The hazards of nuclear power

Many local residents opposed Pilgrim I’s construction in 1972. As a young teenager I joined with hundreds of others at a demonstration outside the plant to oppose the planned construction of a second reactor at the site: Pilgrim II (never built). Japanese activists and residents have waged a similar struggle for decades to prevent nuclear plants from being built in earthquake-prone Japan, to no avail.

In both countries, industry officials have assured the public for decades that light-water reactors are safe, and that, in the unlikely event of an emergency, residents would be safely evacuated. The Fukushima disaster shows that such reactors are not safe after all. And anyone who has experienced Cape Cod traffic in the summertime knows how laughable it is to imagine millions of people driving millions of cars, squeezing through the bottleneck of Route 6 in a nuclear emergency. Residents in my hometown view the official evacuation plan with bemused scorn.

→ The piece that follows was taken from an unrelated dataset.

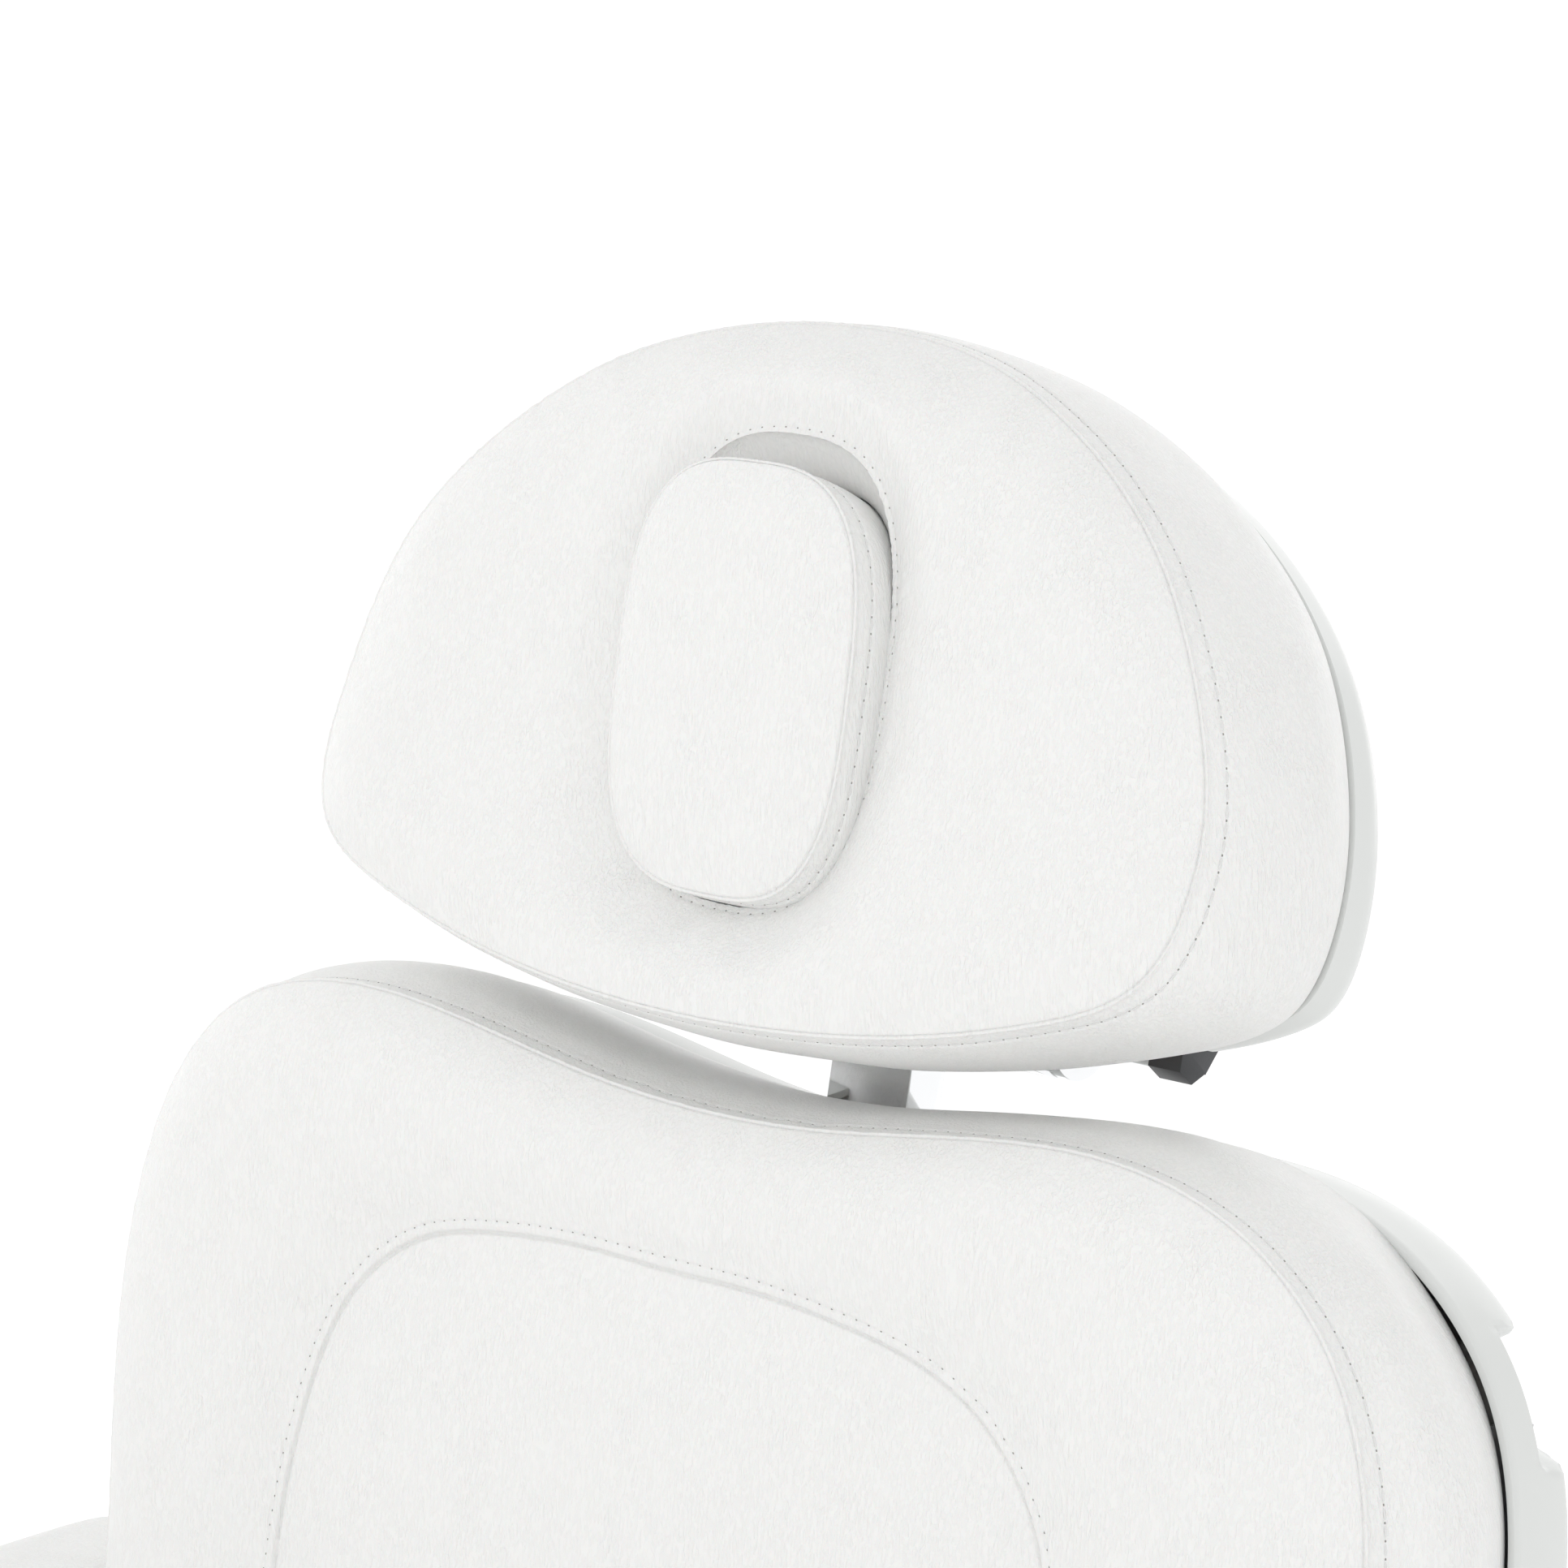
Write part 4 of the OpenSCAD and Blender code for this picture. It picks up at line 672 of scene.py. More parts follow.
HEAD_OUTLINE = [
    (0, -0.495), (0.38, -0.475), (0.774, -0.402), (0.953, -0.32), (1, -0.15), (0.955, 0.02),
    (0.853, 0.178), (0.705, 0.305), (0.517, 0.407), (0.27, 0.483), (0, 0.506)]
PAD_FOOT, BACK_TOP, LEG_END = 86 * MM, 590 * MM, 480 * MM
HEAD_HEIGHT, HEAD_BACK = 262 * MM, 84 * MM
HOLE_HALF, HOLE_POWER, HOLE_LEAN = (60.5 * MM, 85.5 * MM), 2.65, 0.195
PLUG_HALF, PLUG_POWER, PLUG_LEAN = (57.5 * MM, 77.5 * MM), 3.0, 0.24
PLUG_LOW, PLUG_PROUD = 7.5 * MM, 17 * MM
PLUG_CROWN, PLUG_ROLL, PLUG_SWOLLEN, PLUG_BULGE = 5.5 * MM, 13 * MM, 9 * MM, 3.4 * MM
# The hole narrows to the plug over this depth, and over this share of the distance between them
WELL_START, WELL_SLOPE = 2 * MM, 0.9
ARM_BULGE, ARM_CROWN, ARM_ROLL, ARM_CORNER_SHARE = 1.5 * MM, 9 * MM, 16 * MM, 0.42
SWELL_CAP = 3 * MM
CLOTH_CELL, CLOTH_COLUMNS, CLOTH_FRAMES = 9 * MM, 4, 20
CLOTH_PRESSURE, CLOTH_STIFFNESS, CLOTH_BENDING = 4.0, 25, 2
HEAD_TUCK, HEAD_BULGE, HEAD_CROWN, HEAD_ROLL = 9 * MM, 17 * MM, 11.5 * MM, 34 * MM
# The top falls to the hole over a length and a share of the hole edge's depth, but keeps a share of
# its crown there
HOLE_FALL, HOLE_FALL_DEPTH, HOLE_FALL_SHARE, HOLE_CROWN_SHARE = 26 * MM, 1.2, 0.85, 0.1
HOLE_DOTS, HOLE_DETAIL, HOLE_GROOVE = 2.5 * MM, 4 * MM, 0.3 * MM
# Rows of [height share of the boxing, swell share of the bulge, share of the tuck]
HEAD_RIM_SHARES = np.array(
    [(0, 0.2, 1), (0.08, 0.5, 0.95), (0.4, 1, 0.45), (0.7, 0.8, 0.1), (0.94, 0.25, 0), (1, 0, 0)])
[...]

I remember the day almost forty years ago when I visited Pilgrim I with my Cub Scout troop. As our Den Master drove us to the plant entrance through the thick copse of pine, he explained that the trees had eyes: Security cameras were watching us from all directions, to protect the plant from terrorists. Because if any terrorists did attack the plant, well.... We all knew how bad that would be, somehow, even as 10-year-olds.